Committed Christians believe in an all-powerful God whose majesty and beauty cannot be comprehended, much less matched.

Yet on rare occasions, humans are moved to incredible feats of creation as testaments of the depth of their faith.

More than 850 years ago, on an island in the Seine River at Paris, an attempt at such creation began. For generations, thousands of craftsmen, using only hand tools for the work and paper on which to make engineering calculations, labored.
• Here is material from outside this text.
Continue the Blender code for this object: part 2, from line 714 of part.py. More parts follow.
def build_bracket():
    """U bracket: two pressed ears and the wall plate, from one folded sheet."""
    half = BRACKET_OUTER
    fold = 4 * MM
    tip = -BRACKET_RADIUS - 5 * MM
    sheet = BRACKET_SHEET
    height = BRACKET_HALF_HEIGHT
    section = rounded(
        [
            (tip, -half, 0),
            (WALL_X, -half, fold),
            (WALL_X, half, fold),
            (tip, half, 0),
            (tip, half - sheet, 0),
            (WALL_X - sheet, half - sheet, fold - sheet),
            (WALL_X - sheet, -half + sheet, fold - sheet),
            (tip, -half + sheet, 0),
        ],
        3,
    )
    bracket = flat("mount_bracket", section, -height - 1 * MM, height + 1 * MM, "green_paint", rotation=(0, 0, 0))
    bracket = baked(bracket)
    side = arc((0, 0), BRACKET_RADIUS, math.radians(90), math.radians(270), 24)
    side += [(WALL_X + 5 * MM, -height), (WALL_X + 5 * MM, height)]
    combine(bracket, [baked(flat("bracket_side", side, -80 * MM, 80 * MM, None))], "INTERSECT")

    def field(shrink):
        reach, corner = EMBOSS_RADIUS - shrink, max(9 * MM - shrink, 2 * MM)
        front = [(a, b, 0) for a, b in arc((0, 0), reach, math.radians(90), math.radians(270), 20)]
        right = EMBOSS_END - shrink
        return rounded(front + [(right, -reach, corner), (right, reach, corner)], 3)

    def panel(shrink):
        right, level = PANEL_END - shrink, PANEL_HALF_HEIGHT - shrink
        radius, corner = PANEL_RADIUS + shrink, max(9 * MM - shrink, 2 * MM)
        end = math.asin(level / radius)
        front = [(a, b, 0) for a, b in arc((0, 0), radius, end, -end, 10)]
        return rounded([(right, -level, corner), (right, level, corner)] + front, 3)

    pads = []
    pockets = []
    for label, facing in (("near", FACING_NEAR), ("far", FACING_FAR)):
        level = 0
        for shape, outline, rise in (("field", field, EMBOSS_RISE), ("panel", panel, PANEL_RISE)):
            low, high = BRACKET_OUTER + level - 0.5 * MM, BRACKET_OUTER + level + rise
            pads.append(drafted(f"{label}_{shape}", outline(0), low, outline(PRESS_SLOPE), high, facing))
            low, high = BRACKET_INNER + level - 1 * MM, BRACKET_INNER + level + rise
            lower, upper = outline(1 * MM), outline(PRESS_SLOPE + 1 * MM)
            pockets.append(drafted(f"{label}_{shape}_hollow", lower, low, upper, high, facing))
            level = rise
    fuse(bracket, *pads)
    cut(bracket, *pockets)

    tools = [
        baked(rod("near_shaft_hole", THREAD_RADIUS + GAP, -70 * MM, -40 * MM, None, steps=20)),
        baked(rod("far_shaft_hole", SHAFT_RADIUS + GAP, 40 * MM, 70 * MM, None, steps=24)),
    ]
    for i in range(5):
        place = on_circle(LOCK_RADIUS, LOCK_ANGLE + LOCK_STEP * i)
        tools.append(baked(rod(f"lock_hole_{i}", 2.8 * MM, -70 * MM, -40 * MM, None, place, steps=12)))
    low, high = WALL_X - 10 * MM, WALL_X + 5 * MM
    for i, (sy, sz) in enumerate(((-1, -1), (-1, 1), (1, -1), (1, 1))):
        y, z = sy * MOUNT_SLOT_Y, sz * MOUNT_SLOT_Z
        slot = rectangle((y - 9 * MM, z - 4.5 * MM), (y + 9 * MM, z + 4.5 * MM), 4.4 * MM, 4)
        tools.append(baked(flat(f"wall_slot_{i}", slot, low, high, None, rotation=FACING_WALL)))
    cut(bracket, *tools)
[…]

It took a full century for most of what they attempted to be completed, another for it to be pronounced finished.

Thus was the Cathedral of Our Lady of Paris — known to much of the world as Notre Dame de Paris — brought into existence.

On Monday, as crowds gathered in the street, many singing hymns, the great cathedral was ravished by fire.

From throughout the world, from people of many faiths, words of sorrow and condolence flowed into France. A high-ranking Sunni Muslim cleric, Sheikh Ahmed al-Tayeb of Egypt, said what many were feeling: “Our hearts are with our brothers in France.”

Notre Dame can never be restored to what it was, through the French vow they will try. For one thing, as a forestry expert has noted, there are no trees on the continent big enough to replace the massive timbers that once supported the cathedral’s roof.

Perhaps more pertinent, the craftsmanship — the blood, sweat, tears and prayers — that went into Notre Dame cannot be replicated. All that is gone forever.

Offers of money, resources and expertise already are flooding into Paris. No doubt many in our instant-gratification culture hope that within a year or two — a decade, perhaps — the cathedral can be restored to the appearance it had on Sunday.

Let us hope the French reject that sort of timetable. The kind of craftsmanship required is not just engineering expertise. It is attempting to replicate what, in important ways, was an act of worship — an offering of the very best the French had to offer.

Seldom do we as human beings in modern times display such dedication.

The loss this week, then, was more than timber and stone.

The question now is whether we human beings of the 21st century have what it takes to rebuild and replace all that was lost in Paris.